Duly noted, and I would like to point out that one of the two operating systems is given away for free.
Wait for the new Intel Macs. Coming this year.
Some friends of mine are already running the new Windows "Longhorn" version. (What will eventually be called "Vista")
Looks alot like XP but I have not had a chance to play with it much. I may install it on ald old spare laptop I have, so I can poke around a bit and check it out. Not sure how much like the beta the final version will be. /shrug
The problem is that Vista has been delayed so much that there will be very little overlap between the end of support for XP Home and the arrival of Vista. Under the current schedule, a person could buy a Dell in September and find four months later that his OS support is gone (Vista may ship OEM in October, if there are no more delays). That's just bad by anyone's standards.
I believe Microsoft will do the right thing and extend XP Home support some reasonable time into the availability of Vista.
Of course, this whole thing supports what I've always said -- stay away from XP Home.
I've already looked at it (month ago)-- its horrible. SLOW, SLOW, SLOW -- very large footprint -- very clunky -- nothing worked -- from network copy to renaming simple files to find -- it really irritated me. Its how many years late?
Think of XP Home as NT 5.1 Lite. It's the same OS, just various capabilities have been removed.
I haven't had trouble with it, but if I did, and the Vista product wasn't available... I'd upgrade to XP Pro.
But I think they'll end up doing the right thing too. Contrary to popular insult, they aren't the dominant force in software for being unresponsive to customer demand.
Try 2003 Server. It's at least the difference between 4.0 and 2000, even more especially when it comes to security.

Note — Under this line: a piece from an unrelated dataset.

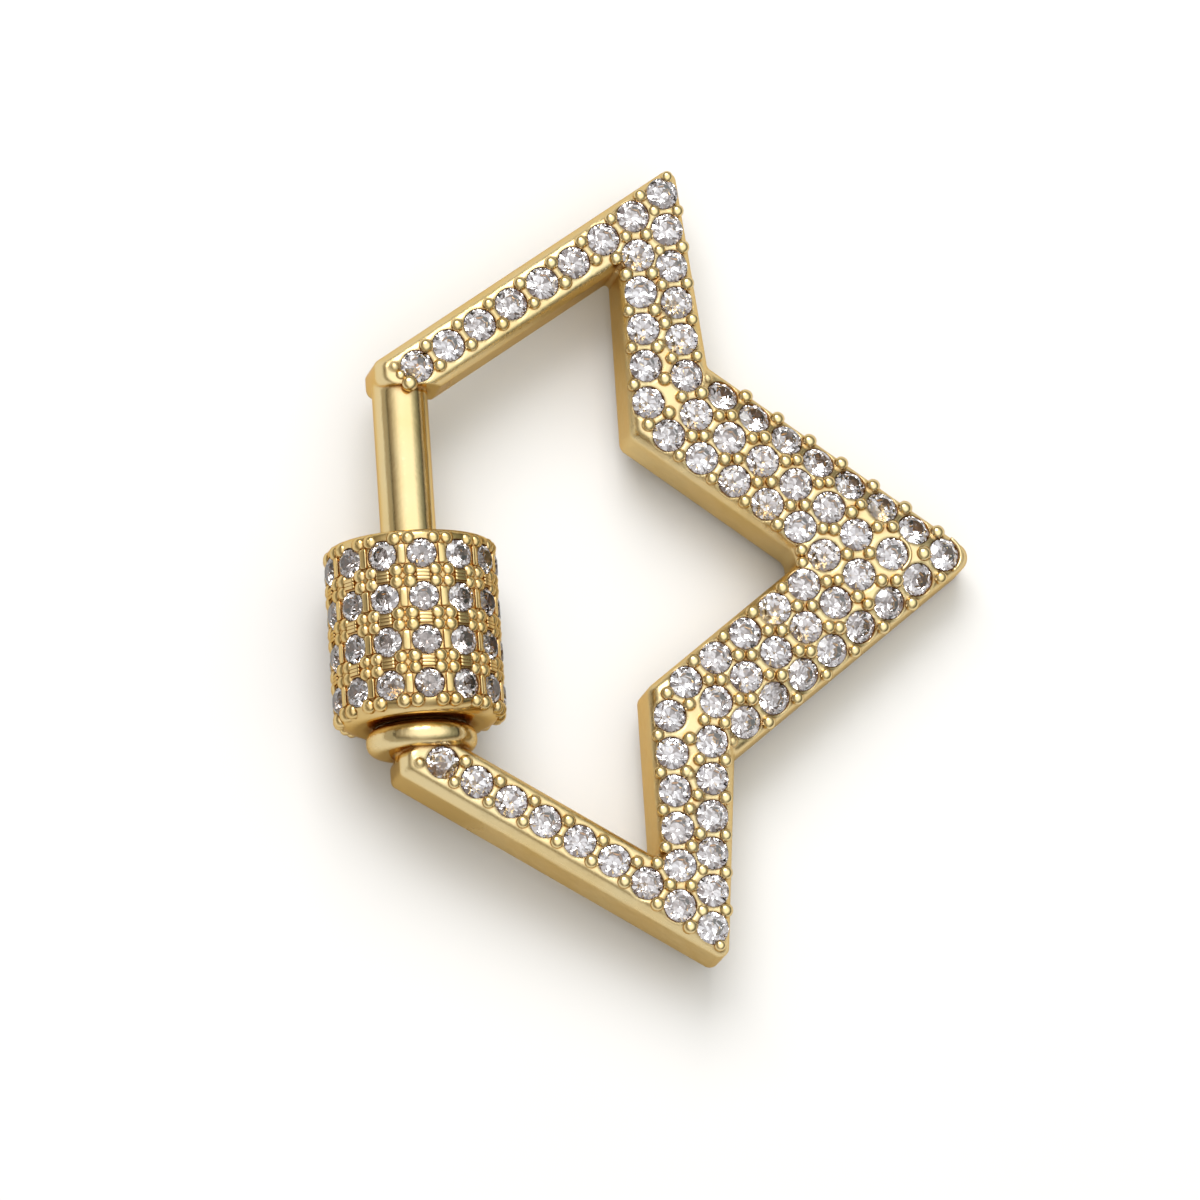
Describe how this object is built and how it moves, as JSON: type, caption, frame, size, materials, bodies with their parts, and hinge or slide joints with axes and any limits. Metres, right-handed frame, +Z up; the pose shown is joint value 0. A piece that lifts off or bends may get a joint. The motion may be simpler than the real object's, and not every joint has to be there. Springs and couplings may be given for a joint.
{
  "type": "crown carabiner clasp",
  "caption": "Open crown-shaped screw clasp: stone-set front, plain back, round rod, and a stone-set barrel that slides and turns on the rod to open it.",
  "frame": {"origin": "on the surface that the clasp lies on, below the middle of its bounding box", "axes": "+Y along the rod, from the collar ring to the open end of the rod; +X from the rod to the middle point of the crown; +Z up, out of the stone-set front"},
  "size_m": [0.0234, 0.029, 0.0063],
  "materials": {
    "gold": "polished pale gold plating",
    "clear_stone": "clear, faceted and polished"
  },
  "bodies": {
    "frame": {"crown_frame": "gold", "frame_stones_upper": "clear_stone", "frame_stones_lower": "clear_stone"},
    "bush": {"thread_bush": "gold"},
    "barrel": {"barrel_sleeve": "gold", "barrel_stones": "clear_stone"}
  },
  "joints": [
    {"name": "barrel_slide", "type": "slide", "parent": "frame", "child": "bush", "axis": [0, 1, 0], "range_m": [0, 0.0056]},
    {"name": "barrel_turn", "type": "hinge", "parent": "bush", "child": "barrel", "pos_m": [-0.00859, 0, 0.00313], "axis": [0, 1, 0], "continuous": true}
  ]
}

There's still a lot of stuff that won't run on anything but the original. I had RIP (Raster Image Processor) software that would only run on Windows 95, absolutely nothing else. Too many programmers like to play fast and loose with APIs, and their stuff breaks at the next OS revision. I know diabetes software that checked available disk space directly, so freaked when faced with a FAT 32 disk. There was also my old Atari 800XL, where some older apps designed to the quirks of the original 400/800 OS failed because of the revisions in the newer OS, and I had to load the old OS from disk (the original is in ROM) to use them.
And then be stuck with one of the main causes of Windows crashes, bad third-party drivers and hardware? I hope not.

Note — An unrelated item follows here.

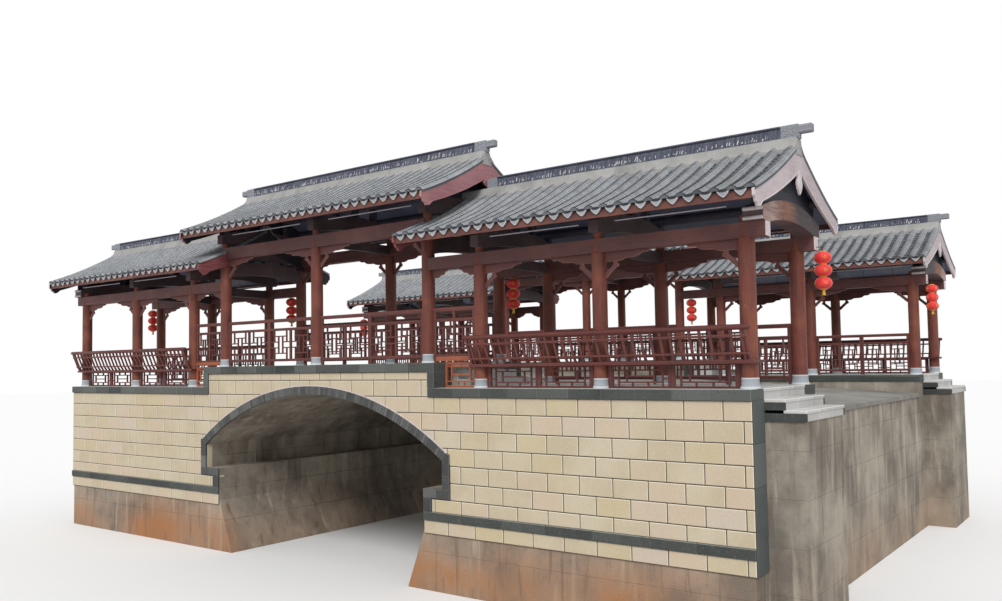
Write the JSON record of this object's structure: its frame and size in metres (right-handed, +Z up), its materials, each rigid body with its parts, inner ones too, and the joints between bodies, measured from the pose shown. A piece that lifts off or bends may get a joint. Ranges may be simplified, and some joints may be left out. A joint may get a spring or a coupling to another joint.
{
  "type": "covered bridge",
  "caption": "Stone-faced arch bridge with a tiled timber walking gallery, benches and lattice railings along each side of a humped roadway.",
  "frame": {"origin": "centre of the bridge in plan, on the ground in the opening under the arch", "axes": "+X along the bridge, +Y from the front gallery across the roadway, +Z up"},
  "size_m": [19.82, 14.5, 8.355],
  "materials": {
    "concrete": "rough weathered concrete",
    "road_stone": "worn stone paving",
    "granite": "dark flamed granite",
    "stone_tile": "buff sandstone tile",
    "pale_stone": "pale dressed stone",
    "post_timber": "red-brown painted timber",
    "beam_timber": "dark brown stained timber",
    "painted_board": "faded red-brown paint",
    "roof_tile": "grey unglazed clay tile",
    "lantern_fabric": "red lantern cloth"
  },
  "bodies": {
    "root": {"back_arch_ring": "granite", "back_coping": "granite", "back_gable_boards": "painted_board", "back_long_beams": "beam_timber", "back_low_roofs": "roof_tile", "back_middle_roof": "roof_tile", "back_posts": "post_timber", "back_ridges": "roof_tile", "back_tile_facing": "stone_tile", "bench_backs": "post_timber", "bench_seats": "post_timber", "crescent_beams": "beam_timber", "cross_ties": "beam_timber", "end_slabs": "granite", "end_treads_bottom": "pale_stone", "end_treads_middle": "pale_stone", "end_treads_top": "pale_stone", "fascia_boards": "painted_board", "front_arch_ring": "granite", "front_coping": "granite", "front_gable_boards": "painted_board", "front_long_beams": "beam_timber", "front_low_roofs": "roof_tile", "front_middle_roof": "roof_tile", "front_posts": "post_timber", "front_ridges": "roof_tile", "front_tile_facing": "stone_tile", "gable_pendants": "painted_board", "gallery_floors": "pale_stone", "hanging_boards": "beam_timber", "inner_treads_lower": "pale_stone", "inner_treads_upper": "pale_stone", "kerbs": "granite", "lantern_strings": "lantern_fabric", "masonry_core": "concrete", "middle_railings": "post_timber", "post_bases": "pale_stone", "purlin_struts": "beam_timber", "purlins": "beam_timber", "road_railings": "post_timber", "roadway": "road_stone", "seat_panels": "post_timber", "stair_railings": "post_timber", "step_cheeks": "granite", "string_courses": "granite"}
  },
  "joints": []
}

If you are running XP, fire up a command prompt and see what version number it reports.
You are right, but sometimes it will work, some it won't.
It really depends. You can kill all the XP eye candy* and shut off new services to get some speed. And then there's the fact that 2000 can't take advantage of Intel's SMT ("Hyperthreading").

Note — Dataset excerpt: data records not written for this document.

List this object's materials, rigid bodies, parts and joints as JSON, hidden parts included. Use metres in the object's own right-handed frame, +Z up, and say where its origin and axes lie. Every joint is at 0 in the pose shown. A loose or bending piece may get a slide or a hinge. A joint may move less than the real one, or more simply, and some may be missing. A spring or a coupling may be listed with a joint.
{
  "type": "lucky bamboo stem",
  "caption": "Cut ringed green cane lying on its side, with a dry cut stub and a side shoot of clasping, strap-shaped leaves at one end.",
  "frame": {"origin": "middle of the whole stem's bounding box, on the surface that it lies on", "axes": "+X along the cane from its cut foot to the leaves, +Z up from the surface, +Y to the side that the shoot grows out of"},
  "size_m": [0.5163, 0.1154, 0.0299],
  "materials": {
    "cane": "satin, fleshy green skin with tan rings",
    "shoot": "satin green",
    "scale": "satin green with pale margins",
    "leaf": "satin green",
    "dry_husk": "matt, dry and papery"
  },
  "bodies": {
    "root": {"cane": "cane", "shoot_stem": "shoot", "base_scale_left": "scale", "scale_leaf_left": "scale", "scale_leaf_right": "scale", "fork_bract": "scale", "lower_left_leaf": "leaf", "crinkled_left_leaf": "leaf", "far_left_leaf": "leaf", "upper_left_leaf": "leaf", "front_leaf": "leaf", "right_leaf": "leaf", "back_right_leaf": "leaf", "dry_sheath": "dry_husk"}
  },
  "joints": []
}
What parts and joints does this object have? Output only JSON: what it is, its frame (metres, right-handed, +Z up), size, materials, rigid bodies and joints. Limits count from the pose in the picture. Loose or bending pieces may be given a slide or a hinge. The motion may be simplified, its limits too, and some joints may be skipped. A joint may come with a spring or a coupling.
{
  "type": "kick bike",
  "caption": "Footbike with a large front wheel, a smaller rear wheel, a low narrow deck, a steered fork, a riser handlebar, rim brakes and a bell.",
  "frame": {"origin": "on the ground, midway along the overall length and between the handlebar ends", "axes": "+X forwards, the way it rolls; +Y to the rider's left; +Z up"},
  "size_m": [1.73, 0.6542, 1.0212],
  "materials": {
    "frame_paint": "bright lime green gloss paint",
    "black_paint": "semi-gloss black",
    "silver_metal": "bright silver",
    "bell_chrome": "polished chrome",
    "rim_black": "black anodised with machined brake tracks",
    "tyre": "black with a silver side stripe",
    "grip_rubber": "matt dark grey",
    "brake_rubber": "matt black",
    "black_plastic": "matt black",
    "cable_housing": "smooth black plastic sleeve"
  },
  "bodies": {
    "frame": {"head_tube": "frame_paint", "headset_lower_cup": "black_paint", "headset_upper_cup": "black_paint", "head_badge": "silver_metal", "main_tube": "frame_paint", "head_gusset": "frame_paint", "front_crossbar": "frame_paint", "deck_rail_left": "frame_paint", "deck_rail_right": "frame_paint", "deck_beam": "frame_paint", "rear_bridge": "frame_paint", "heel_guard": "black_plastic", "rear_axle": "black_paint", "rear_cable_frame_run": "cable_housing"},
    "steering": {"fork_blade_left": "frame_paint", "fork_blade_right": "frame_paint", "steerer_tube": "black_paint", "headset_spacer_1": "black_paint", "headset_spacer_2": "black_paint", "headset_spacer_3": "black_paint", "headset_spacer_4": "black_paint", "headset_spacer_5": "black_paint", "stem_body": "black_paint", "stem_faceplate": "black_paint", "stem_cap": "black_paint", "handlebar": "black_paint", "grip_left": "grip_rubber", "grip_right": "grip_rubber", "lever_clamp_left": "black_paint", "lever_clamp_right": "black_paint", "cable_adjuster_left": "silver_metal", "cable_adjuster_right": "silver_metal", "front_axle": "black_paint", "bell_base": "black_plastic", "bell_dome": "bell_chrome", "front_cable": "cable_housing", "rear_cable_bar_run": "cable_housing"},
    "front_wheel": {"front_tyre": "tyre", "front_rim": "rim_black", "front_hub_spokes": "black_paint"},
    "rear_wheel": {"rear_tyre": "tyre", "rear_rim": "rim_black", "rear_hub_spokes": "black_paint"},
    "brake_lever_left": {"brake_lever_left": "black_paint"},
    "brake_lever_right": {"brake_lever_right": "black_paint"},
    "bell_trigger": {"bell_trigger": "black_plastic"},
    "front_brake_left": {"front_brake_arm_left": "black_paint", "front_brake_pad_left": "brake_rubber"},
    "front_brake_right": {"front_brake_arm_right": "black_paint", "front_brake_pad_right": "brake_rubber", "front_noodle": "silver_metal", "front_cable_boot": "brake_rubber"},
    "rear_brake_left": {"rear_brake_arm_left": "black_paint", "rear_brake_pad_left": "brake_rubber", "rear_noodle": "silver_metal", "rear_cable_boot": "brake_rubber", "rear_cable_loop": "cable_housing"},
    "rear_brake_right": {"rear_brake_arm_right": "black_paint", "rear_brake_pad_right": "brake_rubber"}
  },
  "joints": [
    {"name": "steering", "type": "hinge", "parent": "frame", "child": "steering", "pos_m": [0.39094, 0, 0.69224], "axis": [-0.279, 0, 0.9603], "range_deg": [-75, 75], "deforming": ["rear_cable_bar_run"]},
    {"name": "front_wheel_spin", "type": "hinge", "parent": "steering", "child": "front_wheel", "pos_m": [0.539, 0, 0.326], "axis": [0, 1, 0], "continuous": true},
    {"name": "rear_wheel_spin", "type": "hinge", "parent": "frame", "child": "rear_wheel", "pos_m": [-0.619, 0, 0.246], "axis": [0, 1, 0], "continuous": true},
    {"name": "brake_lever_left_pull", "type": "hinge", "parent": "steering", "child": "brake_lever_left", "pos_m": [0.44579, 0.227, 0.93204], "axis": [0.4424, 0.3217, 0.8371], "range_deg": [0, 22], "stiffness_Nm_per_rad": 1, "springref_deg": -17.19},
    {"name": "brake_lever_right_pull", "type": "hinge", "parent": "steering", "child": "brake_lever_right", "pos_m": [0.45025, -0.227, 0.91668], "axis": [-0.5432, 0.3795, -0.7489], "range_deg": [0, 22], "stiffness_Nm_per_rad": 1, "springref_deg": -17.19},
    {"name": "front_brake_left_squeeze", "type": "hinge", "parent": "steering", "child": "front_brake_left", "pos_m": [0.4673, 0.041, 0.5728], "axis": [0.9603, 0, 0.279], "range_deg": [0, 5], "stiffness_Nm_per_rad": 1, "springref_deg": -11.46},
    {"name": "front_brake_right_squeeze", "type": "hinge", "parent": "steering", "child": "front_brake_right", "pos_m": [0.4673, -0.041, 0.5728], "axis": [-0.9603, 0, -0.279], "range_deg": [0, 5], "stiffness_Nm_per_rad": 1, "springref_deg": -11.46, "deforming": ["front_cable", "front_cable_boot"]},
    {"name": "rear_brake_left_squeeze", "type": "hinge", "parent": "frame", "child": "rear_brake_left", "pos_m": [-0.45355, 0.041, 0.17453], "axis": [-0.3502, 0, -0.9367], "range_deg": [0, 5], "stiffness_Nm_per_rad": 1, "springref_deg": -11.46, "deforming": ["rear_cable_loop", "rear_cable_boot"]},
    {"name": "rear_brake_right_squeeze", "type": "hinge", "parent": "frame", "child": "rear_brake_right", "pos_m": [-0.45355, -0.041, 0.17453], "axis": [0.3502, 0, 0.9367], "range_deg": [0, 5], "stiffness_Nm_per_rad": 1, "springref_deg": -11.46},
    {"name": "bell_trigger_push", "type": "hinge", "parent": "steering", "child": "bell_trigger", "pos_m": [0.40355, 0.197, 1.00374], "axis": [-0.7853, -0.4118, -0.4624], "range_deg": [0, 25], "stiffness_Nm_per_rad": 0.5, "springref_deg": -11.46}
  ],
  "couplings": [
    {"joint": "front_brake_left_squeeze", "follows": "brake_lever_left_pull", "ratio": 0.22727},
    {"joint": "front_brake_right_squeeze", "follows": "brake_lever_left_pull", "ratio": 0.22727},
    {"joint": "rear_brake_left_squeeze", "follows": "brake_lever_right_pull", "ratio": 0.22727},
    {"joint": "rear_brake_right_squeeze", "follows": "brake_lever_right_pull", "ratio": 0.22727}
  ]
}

* And not through the desktop properties. Actually disable the Themes service.
I don't consider shutting down 95% of the apps I use a "service" at all.
Regrettably, virtual sex seems to be as much a virus vector as the real thing. ;-)
In any case, the day where your Intel-based PC will only run Windows is rapidly coming to a close. And when that happens, people aren't going to just upgrade because Bill Gates orders them to do so.
ack! keep reading; i made a mistake thinking of the os versions; i mentioned it later. anyone who knows me and knows what I do for a living know that I am aware of MS's versions, etc.